As a long-distance hiker and ultralight backpacker I am always looking for lightweight, reliable, and robust gear to bring into the backcountry. In 2007, while on the Appalachian Trail, I was exposed to the original SteriPEN. A handful of hikers were using the ultraviolet pen shaped light to purify their drinking water. The advantages were obvious; compact and relatively lightweight, no filter that needs to be changed, and no chemical taste to the water. The SteriPEN Classic is powered by AA batteries, making it easy to find replacements along the trail.
Not long after getting off the AT I picked up a SteriPEN Adventurer edition, which was powered by a CR123 battery. It came with a solar charging case, which seemed like it should resolve the issue of running out of power. I quickly abandoned the unit because the solar panels were unable to charge the batteries in a reasonable time and the unit provided an unpredictable number of treatments per charge. The larger SteriPEN Classic still seemed like the best and most reliable choice.
The SteriPEN Ultra is the latest in the SteriPEN line. It is a medium sized unit, measuring about 8” long by 2” in diameter, and weighing in at just over 5oz with the neoprene case. It is powered by an internal lithium battery which charges by micro USB. This opens the door to charging from a solar panel or USB battery. The operation is pretty straightforward, with only one button on the unit and an OLED display. Pressing the button will turn on the unit, once the unit is on it defaults to treatment for 1L. The display has a little animation indicating that the unit is ready to be submersed in water. To treat 0.5L give the main button two quick presses, a single press will switch back to 1L. There are simple instructions printed on the front of the unit to indicate how to switch between 0.5L and 1L treatments. The unit is able to detect when it is submersed in water and will activate the UV lamp, the display will then switch to an animation indicating that you should be stirring the water with the unit during treatment. A counter will also be displayed indicating how long to treat the water (90sec for 1L, 48sec for 0.5L).

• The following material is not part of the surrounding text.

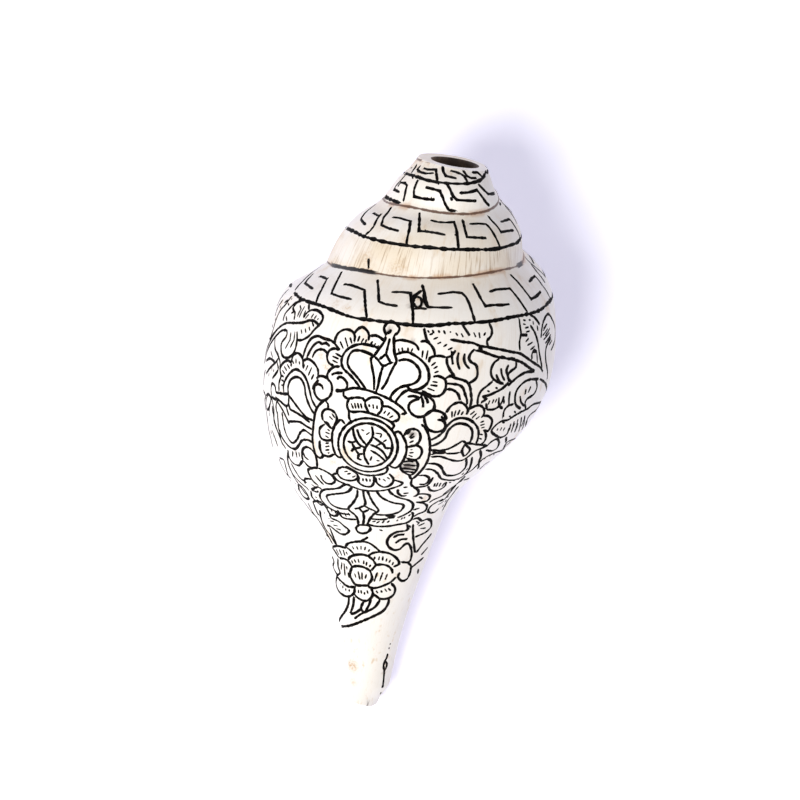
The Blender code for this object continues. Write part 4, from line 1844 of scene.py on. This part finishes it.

SteriPEN states the unit will treat 50L of water per charge. In my tests this is an accurate number, I ran it through its passes twice, each time it treated just over 50L. My only gripe about the unit is the inconsistency in the battery meter display. When the unit is powered on, there are four bars at the bottom of the display to indicate battery life and after treatment the display flashes an icon of a battery with four bars in it. The various battery indicators rarely matched up. Admittedly, I was putting the unit through its paces, doing 50 treatments in a row. This may have impacted the way the unit reads the amount of battery life and may not be consistent with typical use. The bottom line is I don’t completely trust the battery meter, but that is a relatively minor issue. What is more important is knowing you will get 50L of treatment, that should be enough water for one person for 7-10 days. As long as you fully charge it before you head out, or are carrying a USB battery, you should have plenty of power.
Overall this is a great unit and is definitely worth looking into if you are in need of a new water treatment system. It is a small lightweight unit that doesn’t require lots of time and energy to pump water, and as opposed to chemical treatments, the water is drinkable right away and has no chemical taste or odor.